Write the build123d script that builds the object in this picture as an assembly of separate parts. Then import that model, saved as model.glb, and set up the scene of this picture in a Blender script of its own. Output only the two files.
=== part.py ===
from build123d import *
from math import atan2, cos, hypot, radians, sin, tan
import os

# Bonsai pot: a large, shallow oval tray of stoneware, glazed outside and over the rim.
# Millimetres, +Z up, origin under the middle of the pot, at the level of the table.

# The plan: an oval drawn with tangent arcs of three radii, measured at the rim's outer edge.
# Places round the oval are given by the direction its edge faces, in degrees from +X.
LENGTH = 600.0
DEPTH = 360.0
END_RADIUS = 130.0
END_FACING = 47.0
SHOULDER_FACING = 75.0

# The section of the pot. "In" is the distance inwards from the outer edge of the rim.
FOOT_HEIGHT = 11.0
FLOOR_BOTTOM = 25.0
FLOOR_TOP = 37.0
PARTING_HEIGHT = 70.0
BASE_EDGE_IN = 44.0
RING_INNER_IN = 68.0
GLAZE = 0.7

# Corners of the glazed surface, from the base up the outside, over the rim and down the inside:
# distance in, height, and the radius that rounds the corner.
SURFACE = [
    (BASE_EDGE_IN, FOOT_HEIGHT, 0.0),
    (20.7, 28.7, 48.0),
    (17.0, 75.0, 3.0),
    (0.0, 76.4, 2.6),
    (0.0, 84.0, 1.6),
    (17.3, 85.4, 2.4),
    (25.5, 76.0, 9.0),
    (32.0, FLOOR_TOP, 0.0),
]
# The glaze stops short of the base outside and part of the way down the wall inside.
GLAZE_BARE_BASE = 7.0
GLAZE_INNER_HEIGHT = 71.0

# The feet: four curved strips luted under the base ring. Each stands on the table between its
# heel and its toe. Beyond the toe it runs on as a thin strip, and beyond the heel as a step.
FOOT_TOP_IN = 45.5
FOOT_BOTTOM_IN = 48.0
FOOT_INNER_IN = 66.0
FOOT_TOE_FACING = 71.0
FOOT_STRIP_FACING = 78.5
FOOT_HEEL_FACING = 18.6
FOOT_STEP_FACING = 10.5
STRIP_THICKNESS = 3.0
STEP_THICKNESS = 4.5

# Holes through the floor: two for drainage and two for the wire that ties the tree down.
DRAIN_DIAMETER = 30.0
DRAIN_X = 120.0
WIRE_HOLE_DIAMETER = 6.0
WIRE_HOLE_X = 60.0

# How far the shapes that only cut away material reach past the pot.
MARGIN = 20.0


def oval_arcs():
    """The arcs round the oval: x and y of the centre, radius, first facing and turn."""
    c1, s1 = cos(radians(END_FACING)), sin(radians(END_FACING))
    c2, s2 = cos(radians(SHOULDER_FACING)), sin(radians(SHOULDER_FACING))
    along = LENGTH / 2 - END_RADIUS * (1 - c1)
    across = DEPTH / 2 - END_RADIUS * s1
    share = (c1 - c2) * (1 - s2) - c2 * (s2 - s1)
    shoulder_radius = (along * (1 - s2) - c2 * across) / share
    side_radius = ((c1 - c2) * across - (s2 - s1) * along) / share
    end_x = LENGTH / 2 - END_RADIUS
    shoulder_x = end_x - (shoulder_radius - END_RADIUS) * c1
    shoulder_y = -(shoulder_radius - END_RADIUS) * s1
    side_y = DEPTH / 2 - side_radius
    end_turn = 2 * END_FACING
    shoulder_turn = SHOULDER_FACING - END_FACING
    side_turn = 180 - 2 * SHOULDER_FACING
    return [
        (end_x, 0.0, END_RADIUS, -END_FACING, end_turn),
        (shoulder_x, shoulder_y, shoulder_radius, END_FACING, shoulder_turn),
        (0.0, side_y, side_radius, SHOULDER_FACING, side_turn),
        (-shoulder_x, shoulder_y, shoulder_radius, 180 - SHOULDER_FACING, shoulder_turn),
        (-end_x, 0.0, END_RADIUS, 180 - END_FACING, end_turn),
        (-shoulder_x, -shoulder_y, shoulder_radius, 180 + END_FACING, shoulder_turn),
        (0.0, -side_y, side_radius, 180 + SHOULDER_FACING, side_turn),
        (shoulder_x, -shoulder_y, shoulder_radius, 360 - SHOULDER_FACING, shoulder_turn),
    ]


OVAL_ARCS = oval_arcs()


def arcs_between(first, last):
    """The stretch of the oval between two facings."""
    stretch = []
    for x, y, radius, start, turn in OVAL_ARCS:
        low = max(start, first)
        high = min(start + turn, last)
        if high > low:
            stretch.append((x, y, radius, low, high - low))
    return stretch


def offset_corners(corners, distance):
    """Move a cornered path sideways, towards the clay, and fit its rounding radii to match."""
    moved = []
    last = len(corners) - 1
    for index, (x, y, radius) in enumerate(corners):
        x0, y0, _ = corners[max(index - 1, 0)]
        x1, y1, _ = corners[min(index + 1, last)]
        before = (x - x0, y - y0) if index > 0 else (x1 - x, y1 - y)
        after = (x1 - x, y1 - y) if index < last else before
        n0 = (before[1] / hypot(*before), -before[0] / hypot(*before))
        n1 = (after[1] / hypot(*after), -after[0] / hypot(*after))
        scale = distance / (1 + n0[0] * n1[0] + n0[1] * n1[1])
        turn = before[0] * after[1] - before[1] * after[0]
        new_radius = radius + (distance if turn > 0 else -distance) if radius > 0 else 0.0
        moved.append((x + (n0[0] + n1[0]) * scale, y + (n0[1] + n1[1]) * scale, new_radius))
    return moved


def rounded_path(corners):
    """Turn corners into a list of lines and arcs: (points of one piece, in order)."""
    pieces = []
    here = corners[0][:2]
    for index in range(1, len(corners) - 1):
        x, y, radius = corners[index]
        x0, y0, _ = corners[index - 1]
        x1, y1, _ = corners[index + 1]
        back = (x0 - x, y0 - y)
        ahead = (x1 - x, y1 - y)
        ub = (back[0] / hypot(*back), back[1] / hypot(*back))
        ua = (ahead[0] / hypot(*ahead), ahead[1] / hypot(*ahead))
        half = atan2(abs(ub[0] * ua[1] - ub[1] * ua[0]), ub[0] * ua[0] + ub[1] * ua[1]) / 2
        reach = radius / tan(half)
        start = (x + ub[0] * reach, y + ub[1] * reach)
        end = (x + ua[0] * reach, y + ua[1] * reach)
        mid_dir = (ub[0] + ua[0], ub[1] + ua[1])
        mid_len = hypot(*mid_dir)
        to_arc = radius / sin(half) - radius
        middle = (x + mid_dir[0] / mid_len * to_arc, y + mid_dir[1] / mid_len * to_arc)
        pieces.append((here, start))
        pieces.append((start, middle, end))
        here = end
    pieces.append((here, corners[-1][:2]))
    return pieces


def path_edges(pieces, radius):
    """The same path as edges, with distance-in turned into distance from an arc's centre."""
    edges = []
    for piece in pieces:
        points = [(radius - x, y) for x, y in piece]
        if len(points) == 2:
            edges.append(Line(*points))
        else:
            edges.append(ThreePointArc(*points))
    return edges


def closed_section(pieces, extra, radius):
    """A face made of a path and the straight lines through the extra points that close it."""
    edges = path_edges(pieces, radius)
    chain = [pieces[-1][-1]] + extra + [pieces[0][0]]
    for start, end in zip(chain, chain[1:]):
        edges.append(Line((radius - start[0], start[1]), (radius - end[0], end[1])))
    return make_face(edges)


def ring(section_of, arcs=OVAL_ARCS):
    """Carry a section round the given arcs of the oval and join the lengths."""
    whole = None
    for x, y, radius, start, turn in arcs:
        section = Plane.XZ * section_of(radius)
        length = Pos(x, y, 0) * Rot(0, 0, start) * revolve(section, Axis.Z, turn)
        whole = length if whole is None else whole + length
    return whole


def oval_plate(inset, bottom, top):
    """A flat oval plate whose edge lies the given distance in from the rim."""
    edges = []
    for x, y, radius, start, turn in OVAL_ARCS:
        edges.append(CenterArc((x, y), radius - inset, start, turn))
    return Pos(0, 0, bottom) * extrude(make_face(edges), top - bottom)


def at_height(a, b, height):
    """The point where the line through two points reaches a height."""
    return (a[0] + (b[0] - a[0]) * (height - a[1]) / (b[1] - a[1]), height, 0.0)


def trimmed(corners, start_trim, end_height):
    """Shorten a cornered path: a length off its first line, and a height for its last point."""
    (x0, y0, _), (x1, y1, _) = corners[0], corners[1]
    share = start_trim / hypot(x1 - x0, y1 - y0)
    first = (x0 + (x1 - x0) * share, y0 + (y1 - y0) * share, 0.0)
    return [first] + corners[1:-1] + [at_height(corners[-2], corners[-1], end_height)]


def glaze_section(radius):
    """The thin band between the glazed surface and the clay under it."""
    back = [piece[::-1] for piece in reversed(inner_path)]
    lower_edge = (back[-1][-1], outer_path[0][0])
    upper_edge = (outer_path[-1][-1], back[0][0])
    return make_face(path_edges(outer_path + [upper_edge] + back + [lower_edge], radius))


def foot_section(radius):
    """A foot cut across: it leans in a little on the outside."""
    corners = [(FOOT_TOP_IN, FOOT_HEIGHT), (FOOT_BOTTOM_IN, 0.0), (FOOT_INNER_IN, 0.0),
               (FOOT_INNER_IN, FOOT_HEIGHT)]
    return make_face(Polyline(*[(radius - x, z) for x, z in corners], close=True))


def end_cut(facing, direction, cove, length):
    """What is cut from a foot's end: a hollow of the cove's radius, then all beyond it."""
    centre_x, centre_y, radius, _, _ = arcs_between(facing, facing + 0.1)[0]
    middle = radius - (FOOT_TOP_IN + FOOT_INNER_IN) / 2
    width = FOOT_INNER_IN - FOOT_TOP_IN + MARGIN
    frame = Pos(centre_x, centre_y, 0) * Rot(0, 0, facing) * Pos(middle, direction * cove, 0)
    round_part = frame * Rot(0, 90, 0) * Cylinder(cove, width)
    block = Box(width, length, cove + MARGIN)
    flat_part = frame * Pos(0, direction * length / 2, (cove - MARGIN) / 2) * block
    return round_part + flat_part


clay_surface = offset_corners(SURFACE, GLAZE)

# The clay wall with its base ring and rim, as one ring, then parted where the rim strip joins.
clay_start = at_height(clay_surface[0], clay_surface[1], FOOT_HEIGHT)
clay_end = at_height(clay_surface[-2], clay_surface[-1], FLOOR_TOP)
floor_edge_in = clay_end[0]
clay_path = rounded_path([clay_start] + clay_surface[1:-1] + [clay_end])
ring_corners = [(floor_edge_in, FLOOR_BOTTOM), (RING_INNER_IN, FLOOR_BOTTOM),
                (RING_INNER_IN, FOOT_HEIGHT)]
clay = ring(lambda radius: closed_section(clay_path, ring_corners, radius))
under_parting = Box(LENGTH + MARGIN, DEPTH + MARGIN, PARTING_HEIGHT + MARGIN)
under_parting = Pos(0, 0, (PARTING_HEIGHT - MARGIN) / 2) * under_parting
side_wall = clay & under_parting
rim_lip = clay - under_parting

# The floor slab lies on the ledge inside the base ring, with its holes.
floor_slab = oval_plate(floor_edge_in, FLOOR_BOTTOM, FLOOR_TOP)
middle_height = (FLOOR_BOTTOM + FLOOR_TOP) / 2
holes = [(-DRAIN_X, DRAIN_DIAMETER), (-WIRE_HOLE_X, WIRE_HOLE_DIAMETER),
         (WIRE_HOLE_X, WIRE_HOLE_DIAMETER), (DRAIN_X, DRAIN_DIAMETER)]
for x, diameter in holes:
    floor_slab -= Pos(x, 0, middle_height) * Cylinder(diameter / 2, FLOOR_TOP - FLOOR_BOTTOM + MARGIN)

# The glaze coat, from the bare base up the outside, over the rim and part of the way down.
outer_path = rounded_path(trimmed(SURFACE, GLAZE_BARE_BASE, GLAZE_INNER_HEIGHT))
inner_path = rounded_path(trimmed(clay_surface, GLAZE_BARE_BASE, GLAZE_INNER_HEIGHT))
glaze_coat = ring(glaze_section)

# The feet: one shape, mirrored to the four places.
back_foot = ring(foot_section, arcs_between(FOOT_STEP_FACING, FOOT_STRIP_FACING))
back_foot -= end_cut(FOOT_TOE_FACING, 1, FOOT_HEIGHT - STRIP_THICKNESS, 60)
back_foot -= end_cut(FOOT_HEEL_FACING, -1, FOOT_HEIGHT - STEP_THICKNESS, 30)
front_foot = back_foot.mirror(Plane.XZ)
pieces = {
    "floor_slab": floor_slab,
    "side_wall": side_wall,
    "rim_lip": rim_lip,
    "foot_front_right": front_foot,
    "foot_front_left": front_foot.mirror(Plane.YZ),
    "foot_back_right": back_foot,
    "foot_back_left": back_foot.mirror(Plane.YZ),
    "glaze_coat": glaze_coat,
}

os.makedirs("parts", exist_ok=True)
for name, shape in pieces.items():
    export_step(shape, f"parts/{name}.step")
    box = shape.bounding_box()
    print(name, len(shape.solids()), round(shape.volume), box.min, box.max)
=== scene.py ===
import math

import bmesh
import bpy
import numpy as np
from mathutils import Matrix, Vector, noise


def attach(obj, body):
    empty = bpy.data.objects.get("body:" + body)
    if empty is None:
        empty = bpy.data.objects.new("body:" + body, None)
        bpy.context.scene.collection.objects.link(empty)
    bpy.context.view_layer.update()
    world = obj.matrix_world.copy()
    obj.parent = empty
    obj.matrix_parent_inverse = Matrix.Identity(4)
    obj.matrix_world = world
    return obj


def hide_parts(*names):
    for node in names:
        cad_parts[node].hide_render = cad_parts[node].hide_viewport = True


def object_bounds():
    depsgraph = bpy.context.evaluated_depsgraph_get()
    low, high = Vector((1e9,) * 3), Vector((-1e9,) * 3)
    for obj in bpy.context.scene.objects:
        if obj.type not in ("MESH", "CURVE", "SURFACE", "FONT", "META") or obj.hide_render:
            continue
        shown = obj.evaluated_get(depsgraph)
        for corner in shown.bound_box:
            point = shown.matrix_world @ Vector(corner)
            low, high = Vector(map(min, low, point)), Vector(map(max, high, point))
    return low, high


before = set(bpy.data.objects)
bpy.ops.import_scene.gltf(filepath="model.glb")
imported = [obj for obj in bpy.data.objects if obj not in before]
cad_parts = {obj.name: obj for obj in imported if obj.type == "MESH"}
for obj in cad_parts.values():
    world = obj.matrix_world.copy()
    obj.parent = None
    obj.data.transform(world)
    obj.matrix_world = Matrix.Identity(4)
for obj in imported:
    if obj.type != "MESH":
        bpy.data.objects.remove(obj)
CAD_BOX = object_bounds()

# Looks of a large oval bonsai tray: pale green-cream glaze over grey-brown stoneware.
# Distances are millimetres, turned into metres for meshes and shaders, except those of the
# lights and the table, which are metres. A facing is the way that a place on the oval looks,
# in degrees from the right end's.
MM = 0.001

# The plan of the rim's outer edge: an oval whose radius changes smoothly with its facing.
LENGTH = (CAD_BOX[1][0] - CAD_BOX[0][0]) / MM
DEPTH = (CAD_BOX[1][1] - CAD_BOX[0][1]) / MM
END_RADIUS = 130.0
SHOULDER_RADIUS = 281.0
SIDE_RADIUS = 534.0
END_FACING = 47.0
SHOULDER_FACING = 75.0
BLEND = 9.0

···

SET PROBLEM: Retype the portion of the data above that starts on the line with "# The feet: one" and finishes on the line with "depsgraph = bpy.context.evaluated_depsgraph_get()", including both of those lines.

WRITTEN ANSWER:
# The feet: one shape, mirrored to the four places.
back_foot = ring(foot_section, arcs_between(FOOT_STEP_FACING, FOOT_STRIP_FACING))
back_foot -= end_cut(FOOT_TOE_FACING, 1, FOOT_HEIGHT - STRIP_THICKNESS, 60)
back_foot -= end_cut(FOOT_HEEL_FACING, -1, FOOT_HEIGHT - STEP_THICKNESS, 30)
front_foot = back_foot.mirror(Plane.XZ)
pieces = {
    "floor_slab": floor_slab,
    "side_wall": side_wall,
    "rim_lip": rim_lip,
    "foot_front_right": front_foot,
    "foot_front_left": front_foot.mirror(Plane.YZ),
    "foot_back_right": back_foot,
    "foot_back_left": back_foot.mirror(Plane.YZ),
    "glaze_coat": glaze_coat,
}

os.makedirs("parts", exist_ok=True)
for name, shape in pieces.items():
    export_step(shape, f"parts/{name}.step")
    box = shape.bounding_box()
    print(name, len(shape.solids()), round(shape.volume), box.min, box.max)
=== scene.py ===
import math

import bmesh
import bpy
import numpy as np
from mathutils import Matrix, Vector, noise


def attach(obj, body):
    empty = bpy.data.objects.get("body:" + body)
    if empty is None:
        empty = bpy.data.objects.new("body:" + body, None)
        bpy.context.scene.collection.objects.link(empty)
    bpy.context.view_layer.update()
    world = obj.matrix_world.copy()
    obj.parent = empty
    obj.matrix_parent_inverse = Matrix.Identity(4)
    obj.matrix_world = world
    return obj


def hide_parts(*names):
    for node in names:
        cad_parts[node].hide_render = cad_parts[node].hide_viewport = True


def object_bounds():
    depsgraph = bpy.context.evaluated_depsgraph_get()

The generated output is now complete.